By Pastor Paula Burchill
I have this problem every summer! Summer has barely begun and already I’m worrying that the time is going by too quickly. That I won’t be able to do everything I want to do this summer—that we won’t get to camp enough, go to the beach enough, eat on our deck enough, just sit and enjoy the sunshine enough.
It is a scarcity mentality—that problem that always seems to plague us as humans–the belief that there isn’t enough that makes you sort of tense up and wake up in the wee hours of the morning, filled with worry.
I told myself that this year would be different, that I would live in the moment. We even made a family summer bucket list that we posted on the refrigerator so that by the end of the summer we wouldn’t find ourselves wishing we would have done a bunch of things that we didn’t get a chance to do.
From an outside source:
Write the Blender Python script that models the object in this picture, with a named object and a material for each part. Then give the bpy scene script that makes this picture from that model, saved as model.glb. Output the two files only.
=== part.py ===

The list remains with nothing crossed off and I am fighting to live in the moment.
What is it about us that does this? Likely it has something to do with living in the Northwest and how precious the days of warmth and sunshine truly are. But I also think there is something deeper in us that doesn’t believe that there will be enough. Enough time, resources, whatever it is that we are currently worrying about not having enough of.
Again and again in the bible, God tries to remind us that it is the enemy who wants us to believe there isn’t enough. Because when we believe that, we turn inward and don’t live as the free people we are—but as people under the tyranny of scarcity.
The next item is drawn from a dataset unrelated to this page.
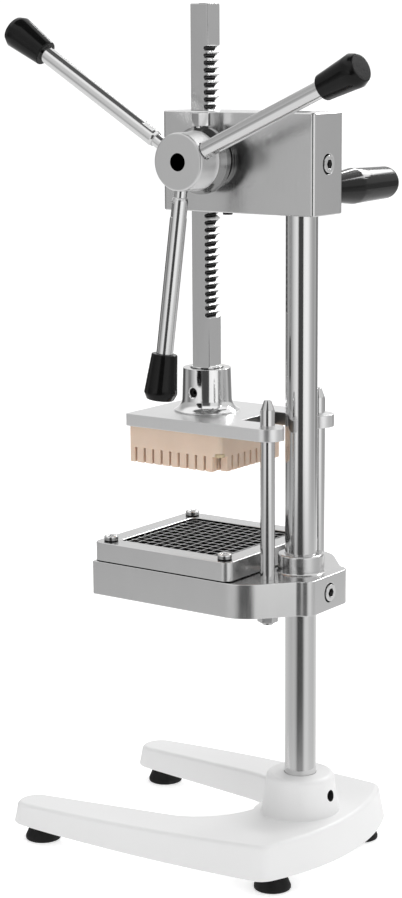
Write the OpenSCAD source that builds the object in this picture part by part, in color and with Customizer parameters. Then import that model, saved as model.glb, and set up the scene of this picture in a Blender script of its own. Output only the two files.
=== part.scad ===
// Vertical french fry cutter: a rack and pinion press on a round column.
// Millimetres, +Z up, -Y towards the open front, +X towards the handwheel.
// The working frame has the column axis at X = Y = 0; each node is then moved
// so that the origin is the centre of the bounding box at floor level.

/* [Column] */
// diameter of the round column
column_d = 30; // [28:0.5:32]
// how far the column stops below the top of the head
column_drop = 1; // [0.5:0.5:4]

/* [Base] */
// distance from the column to the tip of the toes
toe_tip = 266.5; // [262:0.5:272]
// radius of a toe's round end
toe_r = 21.5; // [20.5:0.25:23]
// largest half width of the casting
base_half_w = 125.3; // [124:0.1:128]
// distance of the widest place ahead of the column
widest_y = 178; // [160:1:185]
// radius of the casting's long sides
side_r = 1400; // [1200:20:1600]
// distance of the rounded rear corners' centres behind the column
heel_y = 16.5; // [14:0.5:19]
// radius of the rounded rear corners
heel_r = 20; // [18:0.5:22]
// radius of the rear edge
back_r = 235; // [215:5:255]
// radius of the inside of the U at the bottom
bay_r = 66; // [62:0.5:68]
// distance of the U's inner end ahead of the column
bay_end = 46; // [45.5:0.5:50]
// slope of the casting's walls, in degrees from upright
draft = 10.8; // [6:0.2:12]
// height of the casting at the tip of the toes
toe_h = 20.3; // [19:0.1:24]
// height of the casting at the rear edge
heel_h = 33.7; // [31:0.1:36]
// diameter of the column boss at its top
boss_d = 64; // [62:0.5:66]
// taper of the column boss on the radius
boss_taper = 7; // [3:0.5:8]
// height of the boss's top above the floor
boss_top = 87; // [82:0.5:92]
// rounding of the boss's top edge
boss_round = 7; // [4:0.5:9]
// floor left under the column in the boss
bore_floor = 7; // [5:0.5:9]
// height of the base's set screw above the floor
base_screw_z = 69; // [66:0.5:70]
// thread diameter of the base's set screw
base_screw_d = 10; // [8:0.5:10]

/* [Feet] */
// distance between the two front feet
foot_gap = 203; // [198:1:206]
// distance of the front feet ahead of the column
foot_front = 237; // [230:1:244]
// distance between the two rear feet
foot_rear_gap = 156; // [150:1:162]
// distance of the rear feet behind the column
foot_rear = 20; // [12:1:22]
// diameter of a rubber foot on the floor
foot_d = 34.8; // [32:0.2:36]
// height of a rubber foot
foot_h = 16.7; // [15:0.1:18]
// height of a foot's upright edge
foot_edge = 3; // [2:0.5:5]
// diameter of a foot at its top
foot_top_d = 23; // [21:0.5:28]
// diameter of a foot's screw
foot_screw_d = 5; // [4:0.5:6]
// how deep a foot's screw goes into the casting
foot_screw_in = 11; // [9:0.5:14]
// thickness of a foot screw's head
foot_screw_head = 3; // [2:0.5:4]

/* [Table] */
// half width of the table bracket
table_half_w = 79.2; // [78:0.2:82]
// distance of the table's front edge ahead of the column
table_front = 187.2; // [186.8:0.1:192]
// distance of the table's rear face behind the column
table_back = 32.5; // [30:0.5:36]
// height of the table's top face above the floor
table_top = 284.5; // [270:0.5:295]
// thickness of the table
table_h = 33; // [30:0.5:36]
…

In John, when Jesus was preaching to a great crowd of people, it came time for dinner and the disciples started worrying that there wouldn’t be enough food. There wasn’t—and it was too far to walk and get food for everyone. But then they found a little boy who had brought his lunch—5 loaves and 2 fishes, which Jesus took, blessed, broke and gave to everyone—and there was enough for all, with an extravagant amount left over.
I think maybe I need to put a picture of 5 loaves and 2 fishes on my fridge next to my summer bucket list. Whether Jesus performed a miracle and multiplied the food or whether the miracle was that the boy inspired everyone to share their lunches [as some have speculated], I think the point is that we need to stop focusing on what we don’t have and trust God to give us what we need.
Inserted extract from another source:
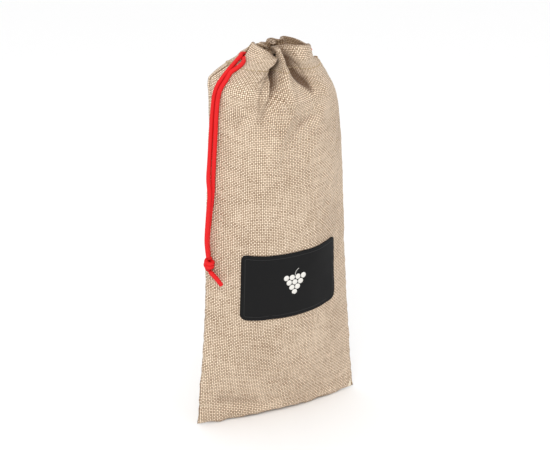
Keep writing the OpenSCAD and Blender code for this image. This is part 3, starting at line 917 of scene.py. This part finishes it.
def joined(name, parts, node):
    """Several small pieces made into one."""
    bm = bmesh.new()
    for part in parts:
        bm.from_mesh(part.data)
    material = parts[0].data.materials[0]
    for part in parts:
        bpy.data.objects.remove(part)
    piece = add_piece(name, bm, material)
    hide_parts(node)
    return piece


def make_stitches(side):
    parts = []
    for k in range(32):
        s = 4 * MM + k * 4.6 * MM
        ends = [at(side, s + d * MM, STITCH_T, h * MM) for d, h in
                ((0, -0.1), (0.5, 0.3), (1.5, 0.4), (2.5, 0.3), (3.0, -0.1))]
        parts.append(tube("stitch", [Vector(p) for p in ends], 0.3 * MM, THREAD, sides=6))
    piece = joined(f"{names[side]}_hem_stitches", parts, f"{names[side]}_casing_stitching")
    sway(piece)


def make_bar_tack(side_name, column):
    sign = -1 if side_name == "left" else 1
    row = int(SLIT_T / STEP_T) - 1
    parts = []
    for k in range(5):
        centre = Vector(grid[row - 1, column]) + Vector((sign * 0.3 * MM, 0, (k - 2) * 0.55 * MM))
        path = [centre + Vector((sign * d * MM, y * MM, 0)) for y, d in
                ((-2.4, -1.3), (-1.5, -0.1), (0, 0.25), (1.5, -0.1), (2.4, -1.3))]
        parts.append(tube("stitch", path, 0.3 * MM, THREAD, sides=6))
    piece = joined(f"{side_name}_tack_stitches", parts, f"{side_name}_bar_tack")
    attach(piece, "bag")


for side in (-1, 1):
    make_stitches(side)
make_bar_tack("left", 0)
make_bar_tack("right", HALF)


# ---------------------------------------------------------------- label
LABEL_S, LABEL_T = FLAT_W / 2 + 1.5 * MM, 131.5 * MM
LABEL_W, LABEL_H, LABEL_R = 92 * MM, LABEL_HIGH[2] - LABEL_LOW[2], 5 * MM


def round_rectangle(inset, n=9):
    """Points round the label's outline, drawn in by inset."""
    w, h, r = LABEL_W / 2 - inset, LABEL_H / 2 - inset, max(LABEL_R - inset, 0.5 * MM)
    out = []
    corners = ((w - r, h - r, 0), (-w + r, h - r, 90), (-w + r, -h + r, 180), (w - r, -h + r, 270))
    for cx, cy, start in corners:
        turns = [math.radians(start + 90 * k / n) for k in range(n + 1)]
        corner = [(cx + r * math.cos(turn), cy + r * math.sin(turn)) for turn in turns]
        if out:
            a, b = out[-1], corner[0]
            out += [(a[0] + (b[0] - a[0]) * k / 24, a[1] + (b[1] - a[1]) * k / 24) for k in range(1, 24)]
        out += corner
    a, b = out[-1], out[0]
    return out + [(a[0] + (b[0] - a[0]) * k / 24, a[1] + (b[1] - a[1]) * k / 24) for k in range(1, 24)]


def make_label():
    t = np.concatenate([[0, 0.1, 0.3, 0.6], np.linspace(1, LABEL_H / LABEL_R - 1, 22),
                        LABEL_H / LABEL_R - np.array([0.6, 0.3, 0.1, 0])]) * LABEL_R - LABEL_H / 2
    into = np.maximum(0, np.abs(t) - (LABEL_H / 2 - LABEL_R))
    half = LABEL_W / 2 - LABEL_R + np.sqrt(np.maximum(0, LABEL_R ** 2 - into ** 2))
    s = LABEL_S + np.linspace(-1, 1, 41)[None, :] * half[:, None]
    t = LABEL_T + t[:, None] + s * 0
    face, back = soften(at(-1, s, t, 0.95 * MM), 4), soften(at(-1, s, t, 0.1 * MM), 4)
    patch = shell("label", face, back, s, t, LABEL_BLACK)
    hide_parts("label_patch")
    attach(patch, "bag")
    a, b = np.array(round_rectangle(3 * MM)), np.array(round_rectangle(3.5 * MM))
    line = np.stack([a, b], 1)
    s, t = LABEL_S + line[..., 0], LABEL_T + line[..., 1]
    border = shell("label_line", at(-1, s, t, 1.0 * MM), at(-1, s, t, 0.85 * MM), s, t, PRINT_GREY, ring=True)
    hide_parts("label_border")
    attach(border, "bag")
    parts = []
    for j in range(4):
        for i in range(4 - j):
            s = LABEL_S + (i - (3 - j) / 2) * 5.2 * MM
            t = LABEL_T + 7 * MM - j * 4.5 * MM
            here, lifted = (Vector(at(-1, s, t, h * MM)) for h in (1.02, 2.02))
            bm = bmesh.new()
            turn = (lifted - here).to_track_quat("Z", "Y").to_matrix().to_4x4()
            bmesh.ops.create_cone(bm, cap_ends=True, segments=32, radius1=2.4 * MM, radius2=2.3 * MM,
                                  depth=0.16 * MM, matrix=Matrix.Translation(here) @ turn)
            parts.append(add_piece("grape", bm, PRINT_WHITE, smooth=False))
    stem = [Vector(at(-1, LABEL_S + x * MM, LABEL_T + z * MM, 1.05 * MM)) for x, z in
            ((0, 8.8), (0.3, 11), (1.4, 13), (3.2, 14.2))]
    parts.append(tube("stem", through([p / MM for p in stem]), 0.55 * MM, PRINT_WHITE, sides=8, squash=0.3))
    print_piece = joined("label_grapes", parts, "label_print")
    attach(print_piece, "bag")


make_label()


# ---------------------------------------------------------------- cords inside the casing
def make_run(cord, run):
    """A cord inside the front or back channel: from its own slit across to the far one."""
    side = -1 if run == "front" else 1
    height = 1.85 if cord == "left" else -1.85
    dip = 4 if run == "front" else 0
    path = [(x, y, 308.5 - (x + 27) * 3.5 / 59 - dip * math.exp(-((x + 13) / 7) ** 2) + height)
            for x, y in RUN_PATHS[run]]
    far = (29.5, 0.4 * side) if cord == "left" else (-25.5, 0.4 * side)
    path = path if cord == "left" else path[::-1]
    path.append((far[0], far[1], path[-1][2]))
    start = ROUTES[f"{cord}_{run}_strand"][0]
    piece = tube(f"{cord}_cord_in_{run}_casing", through([start] + path[1:], 4), CORD_D / 2, CORD_RED)
    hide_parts(f"{cord}_cord_{run}_run")
    sway(piece)


for cord in ("left", "right"):
    for run in ("front", "back"):
        make_run(cord, run)

for side in (-1, 1):
    sway(cloths[side])
    sway(linings[side])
The fact is that we will likely not get to cross everything off of our list. But does that mean we won’t still have a good summer? I have to remember that it doesn’t. I have to trust God with each day. See each day as the gift that it is, and to know that even if the time flies by [even when it flies by, actually], there will be enough.
Because life is just fleeting like that. And because of its fleeting nature, we need to be intentional about enjoying it. Not because we HAVE to, because time is flying and before we know it, it will be time for school to start and the rain will be back. No, we enjoy life because God gave it to us as a gift. All that we have comes from God and God will give us what we need–loaves and fishes—enough for all. God, open my eyes to see it, and help me to relax and trust in your abundance!